YOUR INSTRUCTIONS: Below are some records. Reproduce them exactly from their first line through the line with "base_edge_r = 0.4; // [0.1:0.05:1.5]", inclusive.

(Object modeling scripts)
****************************************

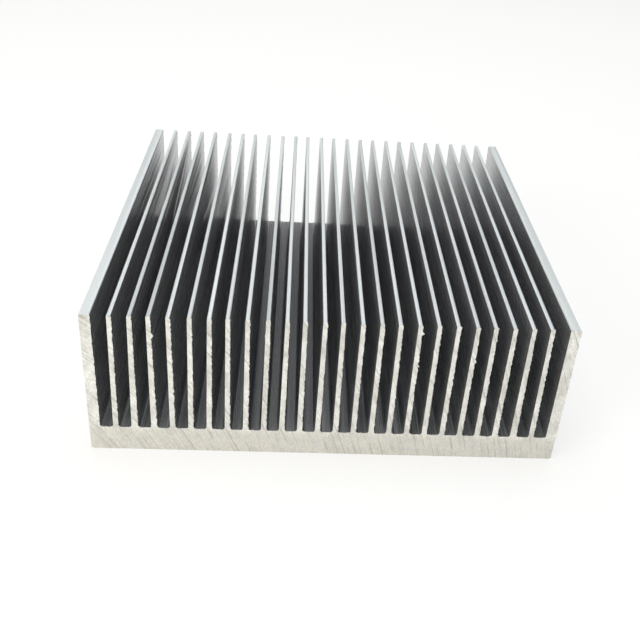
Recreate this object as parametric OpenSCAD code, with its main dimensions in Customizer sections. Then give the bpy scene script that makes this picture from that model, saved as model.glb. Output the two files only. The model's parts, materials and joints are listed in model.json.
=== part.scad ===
// Extruded aluminium heat sink: a flat base with a dense row of thin upright fins
// between two thicker outer walls, sawn square to length and open at both ends.
// X runs across the fins, Y along the channels, Z up from the mounting face.
// The origin is the centre of the flat underside.

/* [Body] */
// Width across the fins, over the outer faces of both outer walls
body_w = 80; // [60:1:160]
// Sawn length, along the channels
cut_len = 80; // [20:1:300]
// Height from the underside to the tips of the fins
body_h = 27; // [15:0.5:60]
// Thickness of the base plate under the channels
base_t = 4.7; // [2:0.1:10]
// Radius along the two lower edges of the base
base_edge_r = 0.4; // [0.1:0.05:1.5]

/* [Outer walls] */
// Thickness of each outer wall
wall_t = 1.75; // [1:0.05:4]
// Radius along both edges of an outer wall's tip
wall_tip_r = 0.2; // [0.05:0.05:0.45]

/* [Fins] */
// Number of thin fins between the outer walls
fin_count = 24; // [6:1:36]
// Thickness of a fin at its tip
fin_tip_t = 0.68; // [0.5:0.02:1.2]
// Thickness of a fin where it meets the base
fin_root_t = 0.84; // [0.5:0.02:1.4]
// The same for the second fin in from each outer wall, the stoutest
second_root_t = 1.06; // [0.5:0.02:1.4]
// The same for the third fin in from each outer wall
third_root_t = 0.94; // [0.5:0.02:1.4]
// Radius along both edges of a fin's tip
fin_tip_r = 0.14; // [0.04:0.02:0.22]

/* [Channels] */
// Fillet radius along both lower corners of every channel
root_r = 0.35; // [0.1:0.05:0.6]

/* [Hidden] */
$fn = 48;

// Height of the fins and outer walls above the channel floor
fin_h = body_h - base_t;

// Root thickness of fin i, counted from the -X side, and of all fins up to it
function root_t(i) = let (inward = min(i, fin_count + 1 - i))
    inward == 2 ? second_root_t : inward == 3 ? third_root_t : fin_root_t;
function roots_up_to(i) = i < 1 ? 0 : roots_up_to(i - 1) + root_t(i);

// The fins are spaced so that every channel is equally wide at its floor
channel_w = (body_w - 2 * wall_t - roots_up_to(fin_count)) / (fin_count + 1);
function fin_x(i) =
    -body_w / 2 + wall_t + i * channel_w + roots_up_to(i) - root_t(i) / 2;

// The fillets of a very narrow channel leave a tenth of its floor flat
fillet_r = min(root_r, 0.45 * channel_w);

// A leaf's sides lean in by this angle, so the channels open upwards
function draft(root, tip) = atan((root - tip) / 2 / fin_h);

// Draws its children on the +X side as they are, or on the -X side mirrored
module on_side(side) {
    mirror([side < 0 ? 1 : 0, 0]) children();
}

// Upright leaf standing on y = 0, tapering from root to tip over fin_h,
// with both edges of its tip rounded by arcs that run into its sides
module leaf(root, tip, tip_r) {
    lean = draft(root, tip);
    arc_x = tip / 2 + tip_r * tan(lean) - tip_r / cos(lean);
    arc_y = fin_h - tip_r;
    side_x = arc_x + tip_r * cos(lean);
    side_y = arc_y + tip_r * sin(lean);
    polygon([
        [-root / 2, 0], [root / 2, 0], [side_x, side_y],
        [arc_x, fin_h], [-arc_x, fin_h], [-side_x, side_y]
    ]);
    for (side = [-1, 1])
        translate([side * arc_x, arc_y]) circle(tip_r);
}

// Fillet between the channel floor, y = 0, and a side that rises from x = 0
// and leans back by lean, with the channel on its +X side
module root_fillet(lean) {
    bury = fillet_r / 2;
    arc_x = fillet_r / cos(lean) - fillet_r * tan(lean);
    arc_top = fillet_r - fillet_r * sin(lean);
    difference() {
        translate([-bury, -bury]) square([bury + arc_x, bury + arc_top]);
        translate([arc_x, fillet_r]) circle(fillet_r);
    }
}

// Base plate with its two lower edges rounded, from y = 0 up to base_t
module base_section() {
    difference() {
        translate([-body_w / 2, 0]) square([body_w, base_t]);
        for (side = [-1, 1])
            on_side(side) translate([body_w / 2 - base_edge_r, base_edge_r])
                difference() {
                    translate([0, -2 * base_edge_r]) square(2 * base_edge_r);
                    circle(base_edge_r);
                }
    }
}

// Outer wall on the +X side, flush with the side of the base
module wall_section() {
    translate([(body_w - wall_t) / 2, 0]) leaf(wall_t, wall_t, wall_tip_r);
    translate([body_w / 2 - wall_t, 0]) on_side(-1) root_fillet(0);
}

// One thin fin, with a fillet at each side of its root
module fin_section(root) {
    leaf(root, fin_tip_t, fin_tip_r);
    for (side = [-1, 1])
        on_side(side) translate([root / 2, 0]) root_fillet(draft(root, fin_tip_t));
}

// The whole profile, as it leaves the die
module profile() {
    base_section();
    translate([0, base_t]) {
        for (side = [-1, 1]) on_side(side) wall_section();
        for (i = [1 : fin_count]) translate([fin_x(i), 0]) fin_section(root_t(i));
    }
}

// The profile runs along Y, sawn off square at both ends
module heat_sink() {
    color("gainsboro")
        rotate([90, 0, 0]) linear_extrude(cut_len, center = true) profile();
}

heat_sink();
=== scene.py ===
"""Looks of an extruded heat sink: one finned aluminium extrusion, sawn to length.

The piece is modelled here again with the marks that sawing and handling leave: ragged
burrs on the sawn ends, fins that lean a little, saw marks and drawing lines.
Everything is in metres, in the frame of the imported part: X across the fins, Y along
the channels, Z up from the flat underside.
"""

import json
import math
import random

import bmesh
import bpy
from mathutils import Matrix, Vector

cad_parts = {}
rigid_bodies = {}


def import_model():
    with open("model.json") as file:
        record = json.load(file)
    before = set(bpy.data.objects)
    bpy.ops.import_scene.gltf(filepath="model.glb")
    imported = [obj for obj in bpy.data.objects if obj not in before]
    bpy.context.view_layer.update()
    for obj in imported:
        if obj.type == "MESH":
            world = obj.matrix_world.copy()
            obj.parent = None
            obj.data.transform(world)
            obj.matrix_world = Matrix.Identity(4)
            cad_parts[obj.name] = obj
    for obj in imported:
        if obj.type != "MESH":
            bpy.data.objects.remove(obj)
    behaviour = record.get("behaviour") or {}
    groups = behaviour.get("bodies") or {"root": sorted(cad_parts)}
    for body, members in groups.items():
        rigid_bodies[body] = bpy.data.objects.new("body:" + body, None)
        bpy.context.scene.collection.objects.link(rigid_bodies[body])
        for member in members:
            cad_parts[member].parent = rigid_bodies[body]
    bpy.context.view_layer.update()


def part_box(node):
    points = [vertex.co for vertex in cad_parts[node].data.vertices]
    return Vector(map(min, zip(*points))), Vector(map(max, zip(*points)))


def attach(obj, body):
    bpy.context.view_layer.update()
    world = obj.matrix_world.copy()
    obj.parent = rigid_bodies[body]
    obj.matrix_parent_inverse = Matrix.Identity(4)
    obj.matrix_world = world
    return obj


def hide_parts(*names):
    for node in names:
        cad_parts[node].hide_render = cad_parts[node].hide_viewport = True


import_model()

MM = 0.001

# The extrusion, from the frame's box and the profile's own sizes
LOW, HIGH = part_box("heat_sink")
WIDTH = HIGH.x - LOW.x
LENGTH = HIGH.y - LOW.y
HEIGHT = HIGH.z - LOW.z
BASE_T = 4.7 * MM
WALL_T = 1.75 * MM
FIN_COUNT = 24
FIN_TIP_T = 0.68 * MM
FIN_TIP_R = 0.14 * MM
WALL_TIP_R = 0.2 * MM
ROOT_R = 0.35 * MM
BASE_EDGE_R = 0.4 * MM
FIN_H = HEIGHT - BASE_T

# Root thickness of most fins, and of the stouter second and third ones from each wall
FIN_ROOT_T = 0.84 * MM
STOUT_ROOTS = {2: 1.06 * MM, 3: 0.94 * MM}
ROOTS = [
    STOUT_ROOTS.get(min(n, FIN_COUNT + 1 - n), FIN_ROOT_T) for n in range(1, FIN_COUNT + 1)
]
CHANNEL_W = (WIDTH - 2 * WALL_T - sum(ROOTS)) / (FIN_COUNT + 1)

# Faces around each fillet and along each rounded tip
FILLET_STEPS = 4
TIP_STEPS = 3

# The sawn ends: rows of faces just inside each end, the spacing of cuts in them, and how
# far those cuts keep from the fillets and from the rounded tips
END_ROWS = (0.08 * MM, 0.3 * MM)
END_STEP = 0.16 * MM
BASE_STEP = 0.3 * MM
FILLET_GAP = 0.02 * MM
TIP_GAP = 0.25 * MM

# How the fins stand: most lean by well under a degree, and the rows lean inwards a little
LEAN_SEED = 8617109
LEAN_MEAN = math.radians(0.2)
LEAN_INWARD = math.radians(0.35)
LEAN_SPREAD = math.radians(0.35)

# The front was not sawn quite square to the channels: its end face and the rows just
# behind it are turned by this much
FRONT_SKEW = math.radians(0.85)
SKEW_DEPTH = 1.0 * MM

# Burrs on the sawn edges: how far they reach, the size and sharpness of their teeth, the
# noise level that leaves an edge where it is, and the share that the next row moves
SIDE_BURR = 0.18 * MM
FLOOR_BURR = 0.12 * MM
TIP_BURR = 0.10 * MM
BURR_SIZE = 0.28 * MM
BURR_CONTRAST = 2.0
BURR_REST = 0.2
LIP_SHARE = 0.25

# Splinters on the front: fin, depth below its tip, side, reach and height. They hang
# down and outwards by a share of their reach
SPLINTER_DROOP = 0.3
SPLINTERS = (
    (3, 3.4 * MM, 1, 0.40 * MM, 0.7 * MM),
    (5, 3.2 * MM, 1, 0.20 * MM, 0.35 * MM),
    (9, 2.9 * MM, -1, 0.12 * MM, 0.5 * MM),
    (17, 1.4 * MM, 1, 0.42 * MM, 0.6 * MM),
    (17, 7.9 * MM, 1, 0.24 * MM, 0.35 * MM),
    (18, 4.8 * MM, -1, 0.16 * MM, 0.4 * MM),
    (20, 6.6 * MM, 1, 0.22 * MM, 0.4 * MM),
    (21, 10.7 * MM, 1, 0.16 * MM, 0.6 * MM),
    (22, 10.5 * MM, -1, 0.14 * MM, 0.35 * MM),
)

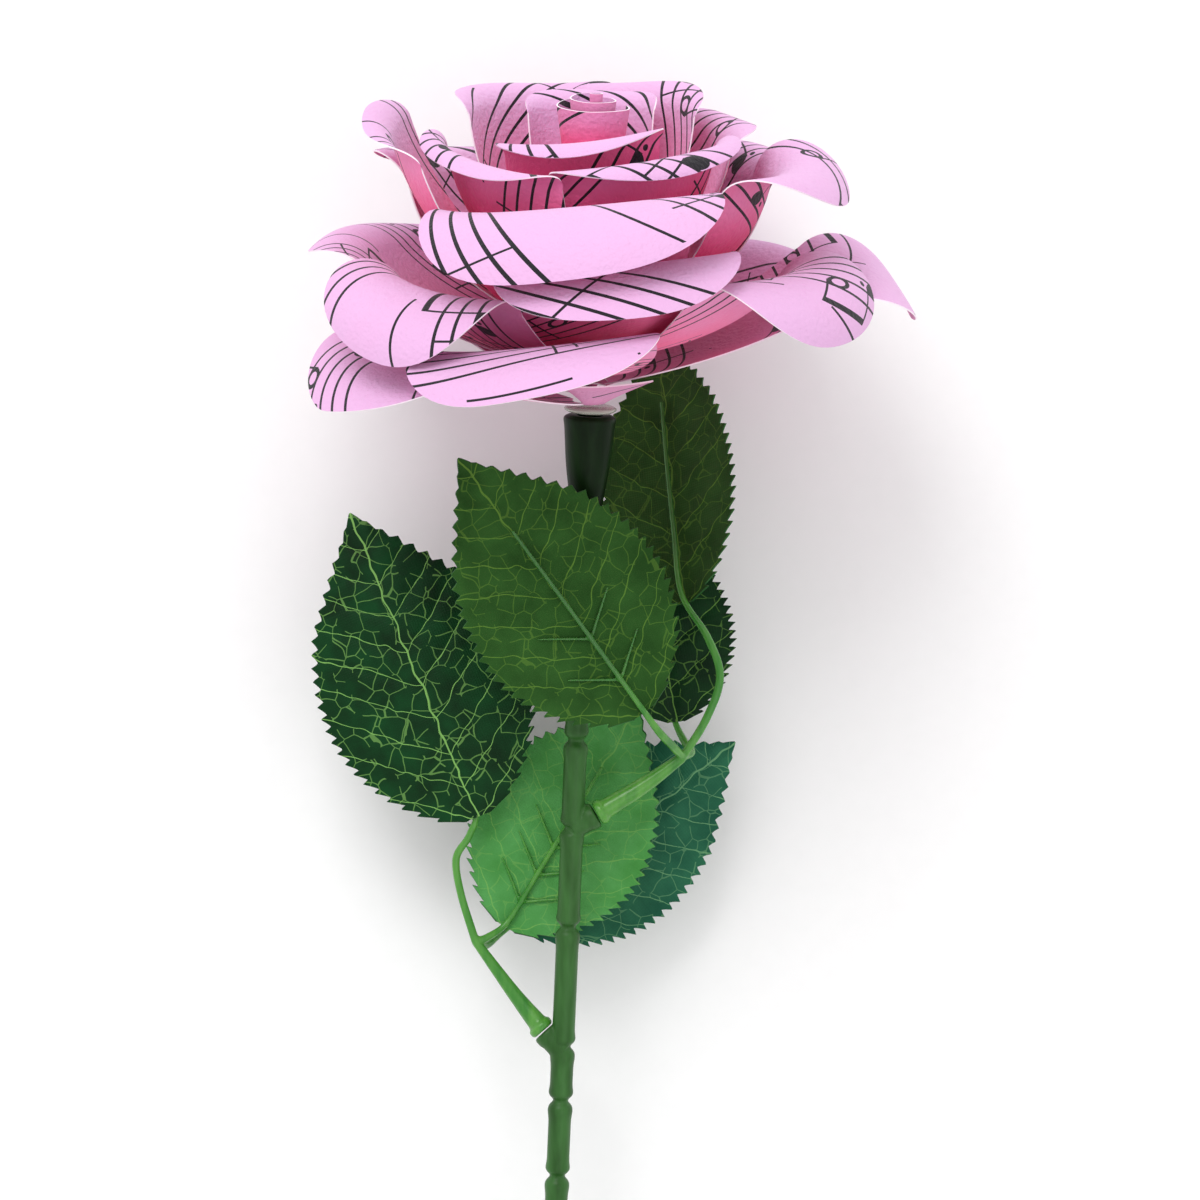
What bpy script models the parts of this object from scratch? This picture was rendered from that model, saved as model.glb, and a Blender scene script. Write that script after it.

****************************************

FINAL ANSWER:
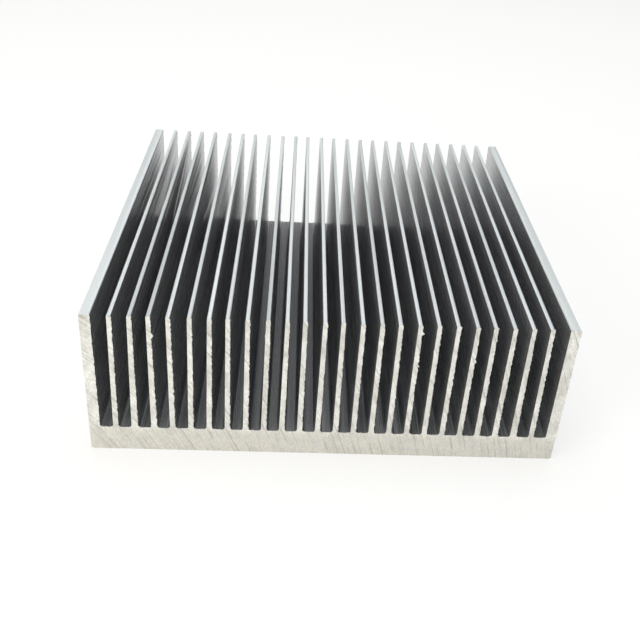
Recreate this object as parametric OpenSCAD code, with its main dimensions in Customizer sections. Then give the bpy scene script that makes this picture from that model, saved as model.glb. Output the two files only. The model's parts, materials and joints are listed in model.json.
=== part.scad ===
// Extruded aluminium heat sink: a flat base with a dense row of thin upright fins
// between two thicker outer walls, sawn square to length and open at both ends.
// X runs across the fins, Y along the channels, Z up from the mounting face.
// The origin is the centre of the flat underside.

/* [Body] */
// Width across the fins, over the outer faces of both outer walls
body_w = 80; // [60:1:160]
// Sawn length, along the channels
cut_len = 80; // [20:1:300]
// Height from the underside to the tips of the fins
body_h = 27; // [15:0.5:60]
// Thickness of the base plate under the channels
base_t = 4.7; // [2:0.1:10]
// Radius along the two lower edges of the base
base_edge_r = 0.4; // [0.1:0.05:1.5]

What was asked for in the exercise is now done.